Carmine also contended that the Family Part judge should have consider the possible tax consequences of any future sale of the asset. He explained that he paid $ 42,500 to buy the seat, and any potential sale of that seat in the future would result in a “tremendous tax liability,” and that the Family Part judge should have taken this into account in determining the equitable distribution of the marital estate. In the 1989 case of Orgler v. Orgler, the New Jersey Appellate Division held that even though any hypothetical taxes must not be deducted from a marital asset’s value, potential tax consequences that stem from a future sale of that asset, is a valid factor that should be taken into account in the overall calculation of equitable distribution. That said, the court requires an evidentiary basis for the for the potential tax consequence, fixed by a credible expert’s testimony, before it will consider it as a factor in equitably dividing a couple’s property. That is because New Jersey Statute 2A:34-23.1 requires Family Part courts to make specific factual findings based on the evidence, when applying factors in equitably distributing the marital assets.

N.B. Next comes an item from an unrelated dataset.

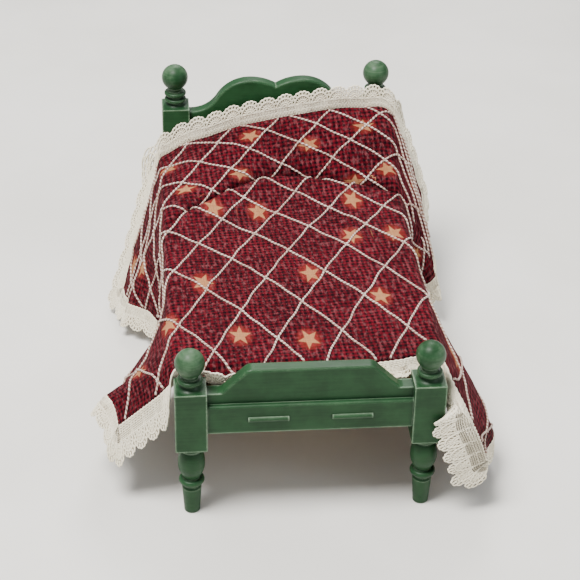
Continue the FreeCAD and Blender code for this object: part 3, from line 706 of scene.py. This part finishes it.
def yarn_cotton(name, pale, groove_shade_and_age, lay, plies):
    """Thick twisted cotton, for the crochet and for the couched cord."""
    material, tree, surface = new_material(name)
    yarn = use_group(tree, "twisted_yarn", {"Lay": lay, "Plies": plies})
    place = put(tree, "ShaderNodeTexCoord").outputs["Object"]
    wear_and_shade = use_group(tree, "rubbed_edges_and_shade", {"Place": place, "Width": 0.0002, "Patchiness": 0.2})
    aged = noise_of(tree, place, 110.0, 3.0)
    # painted shade: the grooves between the plies take the darker colour, the ply crests the paler
    # one
    colour = blend_colours(tree, maths(tree, "MULTIPLY", yarn["Ply"], 0.7), groove_shade_and_age, pale)
    colour = blend_colours(tree, spread(tree, aged, 0.35, 0.75, 0.0, 0.5), colour, groove_shade_and_age)
    # painted shade: the yarn is darkened in the hollows between threads
    colour = blend_colours(tree, maths(tree, "MULTIPLY", wear_and_shade["Hollow shade"], 0.55), colour,
                           srgb(150, 130, 104))
    tree.links.new(colour, surface.inputs["Base Color"])
    tree.links.new(spread(tree, yarn["Down"], 0.3, 0.7, 0.78, 0.95), surface.inputs["Roughness"])
    rise = maths(tree, "ADD", yarn["Ply"], maths(tree, "MULTIPLY", yarn["Down"], 0.4))
    bumped(tree, surface, rise, 0.00008, 0.8)
    surface.inputs["Sheen Weight"].default_value = 0.1
    surface.inputs["Specular IOR Level"].default_value = 0.2
    return material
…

In Scavone, the Family Part judge refused to consider the effects of mere hypothetical taxes because there was no evidence to prove that Carmine intended to sell the seat in the future. At trial he testified that he leased the seat, to free himself of the pressure of maintaining it, while also receiving some income from it. The probability of it being sold in the future was pure speculation, and therefore, any tax consequences stemming from it were also pure speculation. Therefore, the New Jersey Appellate Division found that there was no abuse of discretion, and affirmed the Family Part’s order.